(Data extracted from a collection)
:::::

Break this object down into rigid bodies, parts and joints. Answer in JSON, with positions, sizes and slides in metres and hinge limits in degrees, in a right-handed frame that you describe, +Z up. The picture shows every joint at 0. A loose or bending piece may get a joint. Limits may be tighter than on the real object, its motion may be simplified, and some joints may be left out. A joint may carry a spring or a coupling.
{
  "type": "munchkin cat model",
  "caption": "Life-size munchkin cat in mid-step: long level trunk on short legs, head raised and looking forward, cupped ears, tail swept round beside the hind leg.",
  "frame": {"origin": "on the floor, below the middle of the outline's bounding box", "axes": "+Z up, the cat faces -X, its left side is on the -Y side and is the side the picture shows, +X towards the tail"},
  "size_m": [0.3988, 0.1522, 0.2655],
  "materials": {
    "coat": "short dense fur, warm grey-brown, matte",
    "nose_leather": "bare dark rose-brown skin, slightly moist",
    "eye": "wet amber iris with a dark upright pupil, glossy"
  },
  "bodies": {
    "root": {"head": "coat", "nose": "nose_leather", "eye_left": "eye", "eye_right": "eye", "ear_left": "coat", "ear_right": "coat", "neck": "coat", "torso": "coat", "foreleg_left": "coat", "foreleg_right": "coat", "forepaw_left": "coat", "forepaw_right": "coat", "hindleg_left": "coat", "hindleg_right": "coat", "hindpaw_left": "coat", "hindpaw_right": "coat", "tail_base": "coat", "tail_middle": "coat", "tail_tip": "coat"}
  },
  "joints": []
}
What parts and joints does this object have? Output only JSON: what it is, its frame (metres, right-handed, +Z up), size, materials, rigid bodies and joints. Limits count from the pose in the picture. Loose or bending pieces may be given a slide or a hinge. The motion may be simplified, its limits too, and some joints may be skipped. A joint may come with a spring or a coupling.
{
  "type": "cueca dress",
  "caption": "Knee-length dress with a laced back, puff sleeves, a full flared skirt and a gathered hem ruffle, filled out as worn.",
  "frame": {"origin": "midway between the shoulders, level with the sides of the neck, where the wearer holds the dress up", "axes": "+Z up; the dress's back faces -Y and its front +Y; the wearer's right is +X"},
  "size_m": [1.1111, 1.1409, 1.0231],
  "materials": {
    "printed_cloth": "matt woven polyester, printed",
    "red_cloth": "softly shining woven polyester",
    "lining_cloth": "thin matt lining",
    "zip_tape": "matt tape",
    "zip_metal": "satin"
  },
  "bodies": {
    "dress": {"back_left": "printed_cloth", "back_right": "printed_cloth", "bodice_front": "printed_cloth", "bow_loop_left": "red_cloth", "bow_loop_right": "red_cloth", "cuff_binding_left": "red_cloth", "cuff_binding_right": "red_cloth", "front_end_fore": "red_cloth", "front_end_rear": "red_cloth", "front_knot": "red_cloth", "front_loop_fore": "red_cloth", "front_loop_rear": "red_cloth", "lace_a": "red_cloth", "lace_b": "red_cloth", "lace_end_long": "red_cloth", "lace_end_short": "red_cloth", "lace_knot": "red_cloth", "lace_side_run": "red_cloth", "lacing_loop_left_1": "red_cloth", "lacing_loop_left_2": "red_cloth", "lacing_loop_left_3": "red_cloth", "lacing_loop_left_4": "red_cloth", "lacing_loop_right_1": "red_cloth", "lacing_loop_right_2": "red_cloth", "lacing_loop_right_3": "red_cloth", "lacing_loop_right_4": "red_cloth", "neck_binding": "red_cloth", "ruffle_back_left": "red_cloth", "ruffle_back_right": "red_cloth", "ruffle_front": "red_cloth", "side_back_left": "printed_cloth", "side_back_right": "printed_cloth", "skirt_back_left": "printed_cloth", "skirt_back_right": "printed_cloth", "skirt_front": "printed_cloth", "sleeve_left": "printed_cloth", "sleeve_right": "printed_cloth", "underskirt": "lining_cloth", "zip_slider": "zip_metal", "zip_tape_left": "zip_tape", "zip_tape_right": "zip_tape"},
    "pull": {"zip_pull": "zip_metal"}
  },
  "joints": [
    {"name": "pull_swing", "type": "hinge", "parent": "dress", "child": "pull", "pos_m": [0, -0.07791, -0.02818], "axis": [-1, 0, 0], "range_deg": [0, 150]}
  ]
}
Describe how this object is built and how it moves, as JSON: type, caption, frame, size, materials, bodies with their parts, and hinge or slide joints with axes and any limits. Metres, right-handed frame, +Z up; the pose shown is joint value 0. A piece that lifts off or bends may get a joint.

:::::

#### EXERCISE
Output the entries verbatim.

#### SOLVED PROBLEM
Break this object down into rigid bodies, parts and joints. Answer in JSON, with positions, sizes and slides in metres and hinge limits in degrees, in a right-handed frame that you describe, +Z up. The picture shows every joint at 0. A loose or bending piece may get a joint. Limits may be tighter than on the real object, its motion may be simplified, and some joints may be left out. A joint may carry a spring or a coupling.
{
  "type": "munchkin cat model",
  "caption": "Life-size munchkin cat in mid-step: long level trunk on short legs, head raised and looking forward, cupped ears, tail swept round beside the hind leg.",
  "frame": {"origin": "on the floor, below the middle of the outline's bounding box", "axes": "+Z up, the cat faces -X, its left side is on the -Y side and is the side the picture shows, +X towards the tail"},
  "size_m": [0.3988, 0.1522, 0.2655],
  "materials": {
    "coat": "short dense fur, warm grey-brown, matte",
    "nose_leather": "bare dark rose-brown skin, slightly moist",
    "eye": "wet amber iris with a dark upright pupil, glossy"
  },
  "bodies": {
    "root": {"head": "coat", "nose": "nose_leather", "eye_left": "eye", "eye_right": "eye", "ear_left": "coat", "ear_right": "coat", "neck": "coat", "torso": "coat", "foreleg_left": "coat", "foreleg_right": "coat", "forepaw_left": "coat", "forepaw_right": "coat", "hindleg_left": "coat", "hindleg_right": "coat", "hindpaw_left": "coat", "hindpaw_right": "coat", "tail_base": "coat", "tail_middle": "coat", "tail_tip": "coat"}
  },
  "joints": []
}
What parts and joints does this object have? Output only JSON: what it is, its frame (metres, right-handed, +Z up), size, materials, rigid bodies and joints. Limits count from the pose in the picture. Loose or bending pieces may be given a slide or a hinge. The motion may be simplified, its limits too, and some joints may be skipped. A joint may come with a spring or a coupling.
{
  "type": "cueca dress",
  "caption": "Knee-length dress with a laced back, puff sleeves, a full flared skirt and a gathered hem ruffle, filled out as worn.",
  "frame": {"origin": "midway between the shoulders, level with the sides of the neck, where the wearer holds the dress up", "axes": "+Z up; the dress's back faces -Y and its front +Y; the wearer's right is +X"},
  "size_m": [1.1111, 1.1409, 1.0231],
  "materials": {
    "printed_cloth": "matt woven polyester, printed",
    "red_cloth": "softly shining woven polyester",
    "lining_cloth": "thin matt lining",
    "zip_tape": "matt tape",
    "zip_metal": "satin"
  },
  "bodies": {
    "dress": {"back_left": "printed_cloth", "back_right": "printed_cloth", "bodice_front": "printed_cloth", "bow_loop_left": "red_cloth", "bow_loop_right": "red_cloth", "cuff_binding_left": "red_cloth", "cuff_binding_right": "red_cloth", "front_end_fore": "red_cloth", "front_end_rear": "red_cloth", "front_knot": "red_cloth", "front_loop_fore": "red_cloth", "front_loop_rear": "red_cloth", "lace_a": "red_cloth", "lace_b": "red_cloth", "lace_end_long": "red_cloth", "lace_end_short": "red_cloth", "lace_knot": "red_cloth", "lace_side_run": "red_cloth", "lacing_loop_left_1": "red_cloth", "lacing_loop_left_2": "red_cloth", "lacing_loop_left_3": "red_cloth", "lacing_loop_left_4": "red_cloth", "lacing_loop_right_1": "red_cloth", "lacing_loop_right_2": "red_cloth", "lacing_loop_right_3": "red_cloth", "lacing_loop_right_4": "red_cloth", "neck_binding": "red_cloth", "ruffle_back_left": "red_cloth", "ruffle_back_right": "red_cloth", "ruffle_front": "red_cloth", "side_back_left": "printed_cloth", "side_back_right": "printed_cloth", "skirt_back_left": "printed_cloth", "skirt_back_right": "printed_cloth", "skirt_front": "printed_cloth", "sleeve_left": "printed_cloth", "sleeve_right": "printed_cloth", "underskirt": "lining_cloth", "zip_slider": "zip_metal", "zip_tape_left": "zip_tape", "zip_tape_right": "zip_tape"},
    "pull": {"zip_pull": "zip_metal"}
  },
  "joints": [
    {"name": "pull_swing", "type": "hinge", "parent": "dress", "child": "pull", "pos_m": [0, -0.07791, -0.02818], "axis": [-1, 0, 0], "range_deg": [0, 150]}
  ]
}
Describe how this object is built and how it moves, as JSON: type, caption, frame, size, materials, bodies with their parts, and hinge or slide joints with axes and any limits. Metres, right-handed frame, +Z up; the pose shown is joint value 0. A piece that lifts off or bends may get a joint.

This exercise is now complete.